**COLLECTED DATA:**
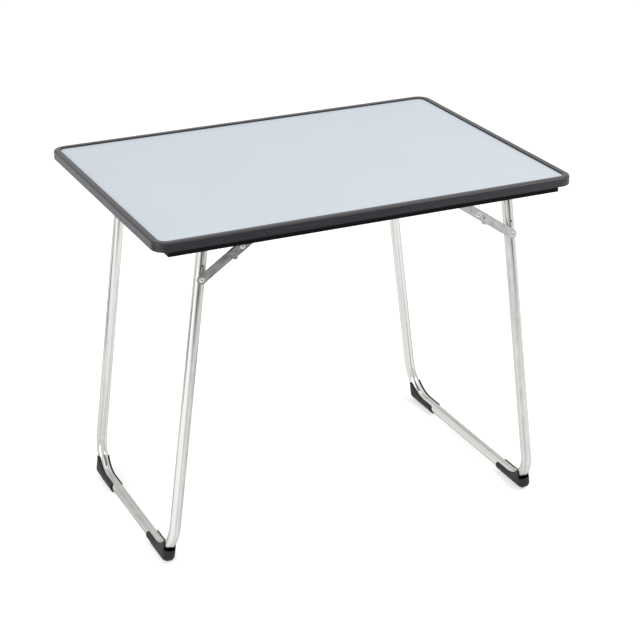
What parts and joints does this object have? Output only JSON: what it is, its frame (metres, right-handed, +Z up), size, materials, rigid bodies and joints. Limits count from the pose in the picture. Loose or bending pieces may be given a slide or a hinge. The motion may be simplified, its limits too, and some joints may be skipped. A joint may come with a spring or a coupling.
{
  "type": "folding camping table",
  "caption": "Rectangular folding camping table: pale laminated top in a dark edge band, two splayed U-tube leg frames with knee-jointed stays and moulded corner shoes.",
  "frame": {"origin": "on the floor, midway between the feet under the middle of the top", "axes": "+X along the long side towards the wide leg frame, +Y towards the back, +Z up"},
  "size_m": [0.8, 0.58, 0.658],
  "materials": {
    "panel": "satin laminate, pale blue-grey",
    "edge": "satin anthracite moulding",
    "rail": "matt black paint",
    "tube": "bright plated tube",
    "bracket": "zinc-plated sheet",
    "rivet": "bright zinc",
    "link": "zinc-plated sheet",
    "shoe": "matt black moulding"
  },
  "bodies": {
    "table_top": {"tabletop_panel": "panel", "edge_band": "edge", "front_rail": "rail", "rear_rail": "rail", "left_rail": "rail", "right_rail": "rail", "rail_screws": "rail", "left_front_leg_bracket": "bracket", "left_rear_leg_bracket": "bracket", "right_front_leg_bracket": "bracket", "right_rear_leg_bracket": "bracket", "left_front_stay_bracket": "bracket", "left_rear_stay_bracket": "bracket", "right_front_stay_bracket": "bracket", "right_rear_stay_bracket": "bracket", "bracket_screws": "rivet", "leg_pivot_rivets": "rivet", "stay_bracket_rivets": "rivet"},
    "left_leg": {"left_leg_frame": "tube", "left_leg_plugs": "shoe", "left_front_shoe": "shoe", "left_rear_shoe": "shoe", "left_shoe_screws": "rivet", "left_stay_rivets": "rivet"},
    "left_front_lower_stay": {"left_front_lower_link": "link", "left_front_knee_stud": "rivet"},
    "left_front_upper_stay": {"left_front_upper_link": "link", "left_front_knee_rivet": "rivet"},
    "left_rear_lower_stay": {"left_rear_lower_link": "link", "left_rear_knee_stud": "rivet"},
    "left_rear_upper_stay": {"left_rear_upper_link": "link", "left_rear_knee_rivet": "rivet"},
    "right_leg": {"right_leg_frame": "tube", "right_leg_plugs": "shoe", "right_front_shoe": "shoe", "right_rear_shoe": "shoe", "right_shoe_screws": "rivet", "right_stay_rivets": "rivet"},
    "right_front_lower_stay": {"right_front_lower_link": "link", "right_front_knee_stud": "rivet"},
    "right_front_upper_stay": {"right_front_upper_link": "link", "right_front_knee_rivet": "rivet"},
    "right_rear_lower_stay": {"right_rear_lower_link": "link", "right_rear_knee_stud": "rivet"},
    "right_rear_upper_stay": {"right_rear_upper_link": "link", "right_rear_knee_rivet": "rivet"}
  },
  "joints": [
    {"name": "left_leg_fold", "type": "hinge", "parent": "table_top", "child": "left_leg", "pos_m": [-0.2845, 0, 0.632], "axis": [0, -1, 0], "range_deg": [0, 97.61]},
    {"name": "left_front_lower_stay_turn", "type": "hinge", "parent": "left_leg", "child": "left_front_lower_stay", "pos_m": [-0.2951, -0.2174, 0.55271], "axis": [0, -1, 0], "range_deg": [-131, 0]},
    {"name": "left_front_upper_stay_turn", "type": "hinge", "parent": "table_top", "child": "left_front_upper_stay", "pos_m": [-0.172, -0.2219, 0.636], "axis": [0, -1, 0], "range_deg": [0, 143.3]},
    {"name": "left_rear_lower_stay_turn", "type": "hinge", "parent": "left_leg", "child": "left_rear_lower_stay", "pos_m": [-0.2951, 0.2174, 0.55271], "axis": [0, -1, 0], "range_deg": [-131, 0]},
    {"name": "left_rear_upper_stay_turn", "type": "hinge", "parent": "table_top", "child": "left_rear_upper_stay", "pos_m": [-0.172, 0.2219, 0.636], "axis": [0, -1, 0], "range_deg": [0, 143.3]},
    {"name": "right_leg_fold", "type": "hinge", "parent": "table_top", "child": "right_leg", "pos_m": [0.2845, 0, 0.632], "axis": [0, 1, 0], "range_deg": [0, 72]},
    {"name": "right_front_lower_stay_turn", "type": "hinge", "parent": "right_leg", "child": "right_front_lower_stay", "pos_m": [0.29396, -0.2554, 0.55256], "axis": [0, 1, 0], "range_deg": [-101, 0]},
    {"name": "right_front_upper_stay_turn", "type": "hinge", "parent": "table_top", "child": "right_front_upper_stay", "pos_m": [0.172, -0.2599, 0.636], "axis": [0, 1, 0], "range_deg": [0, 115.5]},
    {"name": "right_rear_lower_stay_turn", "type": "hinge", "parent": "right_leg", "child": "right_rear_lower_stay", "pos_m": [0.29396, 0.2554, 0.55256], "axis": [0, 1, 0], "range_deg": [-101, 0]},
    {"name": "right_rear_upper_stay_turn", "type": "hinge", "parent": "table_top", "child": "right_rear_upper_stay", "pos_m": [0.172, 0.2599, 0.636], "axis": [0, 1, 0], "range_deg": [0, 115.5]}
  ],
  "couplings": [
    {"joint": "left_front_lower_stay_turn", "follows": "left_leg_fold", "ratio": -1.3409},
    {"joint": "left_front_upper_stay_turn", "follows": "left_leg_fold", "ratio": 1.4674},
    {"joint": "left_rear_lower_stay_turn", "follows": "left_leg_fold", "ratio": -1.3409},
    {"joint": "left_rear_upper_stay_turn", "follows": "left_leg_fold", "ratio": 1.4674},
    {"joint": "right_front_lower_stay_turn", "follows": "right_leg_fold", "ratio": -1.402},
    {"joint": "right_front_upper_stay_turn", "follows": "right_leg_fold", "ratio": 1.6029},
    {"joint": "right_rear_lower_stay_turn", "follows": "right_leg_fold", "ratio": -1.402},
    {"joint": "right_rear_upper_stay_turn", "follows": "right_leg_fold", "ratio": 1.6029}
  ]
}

**INSTRUCTIONS TO FOLLOW:** Output the full listing without altering anything.

**EXPECTED ANSWER:**
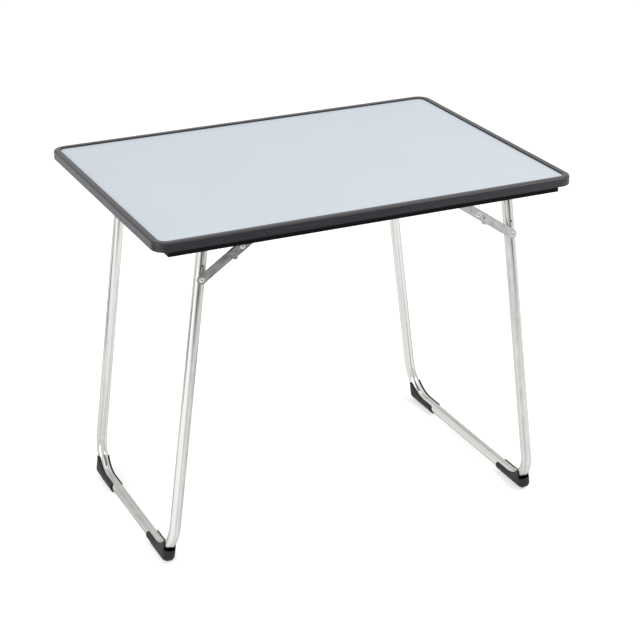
What parts and joints does this object have? Output only JSON: what it is, its frame (metres, right-handed, +Z up), size, materials, rigid bodies and joints. Limits count from the pose in the picture. Loose or bending pieces may be given a slide or a hinge. The motion may be simplified, its limits too, and some joints may be skipped. A joint may come with a spring or a coupling.
{
  "type": "folding camping table",
  "caption": "Rectangular folding camping table: pale laminated top in a dark edge band, two splayed U-tube leg frames with knee-jointed stays and moulded corner shoes.",
  "frame": {"origin": "on the floor, midway between the feet under the middle of the top", "axes": "+X along the long side towards the wide leg frame, +Y towards the back, +Z up"},
  "size_m": [0.8, 0.58, 0.658],
  "materials": {
    "panel": "satin laminate, pale blue-grey",
    "edge": "satin anthracite moulding",
    "rail": "matt black paint",
    "tube": "bright plated tube",
    "bracket": "zinc-plated sheet",
    "rivet": "bright zinc",
    "link": "zinc-plated sheet",
    "shoe": "matt black moulding"
  },
  "bodies": {
    "table_top": {"tabletop_panel": "panel", "edge_band": "edge", "front_rail": "rail", "rear_rail": "rail", "left_rail": "rail", "right_rail": "rail", "rail_screws": "rail", "left_front_leg_bracket": "bracket", "left_rear_leg_bracket": "bracket", "right_front_leg_bracket": "bracket", "right_rear_leg_bracket": "bracket", "left_front_stay_bracket": "bracket", "left_rear_stay_bracket": "bracket", "right_front_stay_bracket": "bracket", "right_rear_stay_bracket": "bracket", "bracket_screws": "rivet", "leg_pivot_rivets": "rivet", "stay_bracket_rivets": "rivet"},
    "left_leg": {"left_leg_frame": "tube", "left_leg_plugs": "shoe", "left_front_shoe": "shoe", "left_rear_shoe": "shoe", "left_shoe_screws": "rivet", "left_stay_rivets": "rivet"},
    "left_front_lower_stay": {"left_front_lower_link": "link", "left_front_knee_stud": "rivet"},
    "left_front_upper_stay": {"left_front_upper_link": "link", "left_front_knee_rivet": "rivet"},
    "left_rear_lower_stay": {"left_rear_lower_link": "link", "left_rear_knee_stud": "rivet"},
    "left_rear_upper_stay": {"left_rear_upper_link": "link", "left_rear_knee_rivet": "rivet"},
    "right_leg": {"right_leg_frame": "tube", "right_leg_plugs": "shoe", "right_front_shoe": "shoe", "right_rear_shoe": "shoe", "right_shoe_screws": "rivet", "right_stay_rivets": "rivet"},
    "right_front_lower_stay": {"right_front_lower_link": "link", "right_front_knee_stud": "rivet"},
    "right_front_upper_stay": {"right_front_upper_link": "link", "right_front_knee_rivet": "rivet"},
    "right_rear_lower_stay": {"right_rear_lower_link": "link", "right_rear_knee_stud": "rivet"},
    "right_rear_upper_stay": {"right_rear_upper_link": "link", "right_rear_knee_rivet": "rivet"}
  },
  "joints": [
    {"name": "left_leg_fold", "type": "hinge", "parent": "table_top", "child": "left_leg", "pos_m": [-0.2845, 0, 0.632], "axis": [0, -1, 0], "range_deg": [0, 97.61]},
    {"name": "left_front_lower_stay_turn", "type": "hinge", "parent": "left_leg", "child": "left_front_lower_stay", "pos_m": [-0.2951, -0.2174, 0.55271], "axis": [0, -1, 0], "range_deg": [-131, 0]},
    {"name": "left_front_upper_stay_turn", "type": "hinge", "parent": "table_top", "child": "left_front_upper_stay", "pos_m": [-0.172, -0.2219, 0.636], "axis": [0, -1, 0], "range_deg": [0, 143.3]},
    {"name": "left_rear_lower_stay_turn", "type": "hinge", "parent": "left_leg", "child": "left_rear_lower_stay", "pos_m": [-0.2951, 0.2174, 0.55271], "axis": [0, -1, 0], "range_deg": [-131, 0]},
    {"name": "left_rear_upper_stay_turn", "type": "hinge", "parent": "table_top", "child": "left_rear_upper_stay", "pos_m": [-0.172, 0.2219, 0.636], "axis": [0, -1, 0], "range_deg": [0, 143.3]},
    {"name": "right_leg_fold", "type": "hinge", "parent": "table_top", "child": "right_leg", "pos_m": [0.2845, 0, 0.632], "axis": [0, 1, 0], "range_deg": [0, 72]},
    {"name": "right_front_lower_stay_turn", "type": "hinge", "parent": "right_leg", "child": "right_front_lower_stay", "pos_m": [0.29396, -0.2554, 0.55256], "axis": [0, 1, 0], "range_deg": [-101, 0]},
    {"name": "right_front_upper_stay_turn", "type": "hinge", "parent": "table_top", "child": "right_front_upper_stay", "pos_m": [0.172, -0.2599, 0.636], "axis": [0, 1, 0], "range_deg": [0, 115.5]},
    {"name": "right_rear_lower_stay_turn", "type": "hinge", "parent": "right_leg", "child": "right_rear_lower_stay", "pos_m": [0.29396, 0.2554, 0.55256], "axis": [0, 1, 0], "range_deg": [-101, 0]},
    {"name": "right_rear_upper_stay_turn", "type": "hinge", "parent": "table_top", "child": "right_rear_upper_stay", "pos_m": [0.172, 0.2599, 0.636], "axis": [0, 1, 0], "range_deg": [0, 115.5]}
  ],
  "couplings": [
    {"joint": "left_front_lower_stay_turn", "follows": "left_leg_fold", "ratio": -1.3409},
    {"joint": "left_front_upper_stay_turn", "follows": "left_leg_fold", "ratio": 1.4674},
    {"joint": "left_rear_lower_stay_turn", "follows": "left_leg_fold", "ratio": -1.3409},
    {"joint": "left_rear_upper_stay_turn", "follows": "left_leg_fold", "ratio": 1.4674},
    {"joint": "right_front_lower_stay_turn", "follows": "right_leg_fold", "ratio": -1.402},
    {"joint": "right_front_upper_stay_turn", "follows": "right_leg_fold", "ratio": 1.6029},
    {"joint": "right_rear_lower_stay_turn", "follows": "right_leg_fold", "ratio": -1.402},
    {"joint": "right_rear_upper_stay_turn", "follows": "right_leg_fold", "ratio": 1.6029}
  ]
}